* YOUR GOAL *
In the entries below, find the lines with the word "frame" and copy them.

* INPUT *
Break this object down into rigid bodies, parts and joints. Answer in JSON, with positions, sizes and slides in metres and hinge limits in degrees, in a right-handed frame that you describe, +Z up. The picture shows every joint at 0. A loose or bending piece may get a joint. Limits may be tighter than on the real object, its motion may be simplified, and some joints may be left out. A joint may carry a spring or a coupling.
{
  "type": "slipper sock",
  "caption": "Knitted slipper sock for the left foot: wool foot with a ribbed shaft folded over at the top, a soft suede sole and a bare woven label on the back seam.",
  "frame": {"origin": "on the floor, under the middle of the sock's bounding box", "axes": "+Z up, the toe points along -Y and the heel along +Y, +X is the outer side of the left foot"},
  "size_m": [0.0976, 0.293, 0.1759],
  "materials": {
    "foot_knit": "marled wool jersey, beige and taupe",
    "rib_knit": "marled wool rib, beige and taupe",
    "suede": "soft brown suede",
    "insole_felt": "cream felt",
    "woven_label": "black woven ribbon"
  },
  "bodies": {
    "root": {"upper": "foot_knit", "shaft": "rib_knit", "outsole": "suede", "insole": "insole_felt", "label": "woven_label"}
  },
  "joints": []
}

--

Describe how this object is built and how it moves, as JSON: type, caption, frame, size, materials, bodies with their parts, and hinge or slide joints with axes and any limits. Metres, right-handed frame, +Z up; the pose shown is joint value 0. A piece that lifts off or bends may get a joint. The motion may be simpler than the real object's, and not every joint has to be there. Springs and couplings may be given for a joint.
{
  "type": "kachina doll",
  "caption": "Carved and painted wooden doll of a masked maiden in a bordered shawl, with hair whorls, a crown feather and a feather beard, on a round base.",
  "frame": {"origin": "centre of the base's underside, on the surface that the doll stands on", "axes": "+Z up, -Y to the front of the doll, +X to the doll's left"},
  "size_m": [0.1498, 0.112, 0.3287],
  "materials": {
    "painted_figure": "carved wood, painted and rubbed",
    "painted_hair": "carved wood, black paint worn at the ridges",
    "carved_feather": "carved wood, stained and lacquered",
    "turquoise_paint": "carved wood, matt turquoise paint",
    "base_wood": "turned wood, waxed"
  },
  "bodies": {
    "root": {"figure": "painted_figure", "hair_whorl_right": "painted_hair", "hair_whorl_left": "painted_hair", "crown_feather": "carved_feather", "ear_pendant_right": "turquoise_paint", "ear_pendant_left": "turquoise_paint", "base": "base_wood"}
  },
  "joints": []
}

* RESULT OF THIS TASK *
Break this object down into rigid bodies, parts and joints. Answer in JSON, with positions, sizes and slides in metres and hinge limits in degrees, in a right-handed frame that you describe, +Z up. The picture shows every joint at 0. A loose or bending piece may get a joint. Limits may be tighter than on the real object, its motion may be simplified, and some joints may be left out. A joint may carry a spring or a coupling.
  "frame": {"origin": "on the floor, under the middle of the sock's bounding box", "axes": "+Z up, the toe points along -Y and the heel along +Y, +X is the outer side of the left foot"},
Describe how this object is built and how it moves, as JSON: type, caption, frame, size, materials, bodies with their parts, and hinge or slide joints with axes and any limits. Metres, right-handed frame, +Z up; the pose shown is joint value 0. A piece that lifts off or bends may get a joint. The motion may be simpler than the real object's, and not every joint has to be there. Springs and couplings may be given for a joint.
  "frame": {"origin": "centre of the base's underside, on the surface that the doll stands on", "axes": "+Z up, -Y to the front of the doll, +X to the doll's left"},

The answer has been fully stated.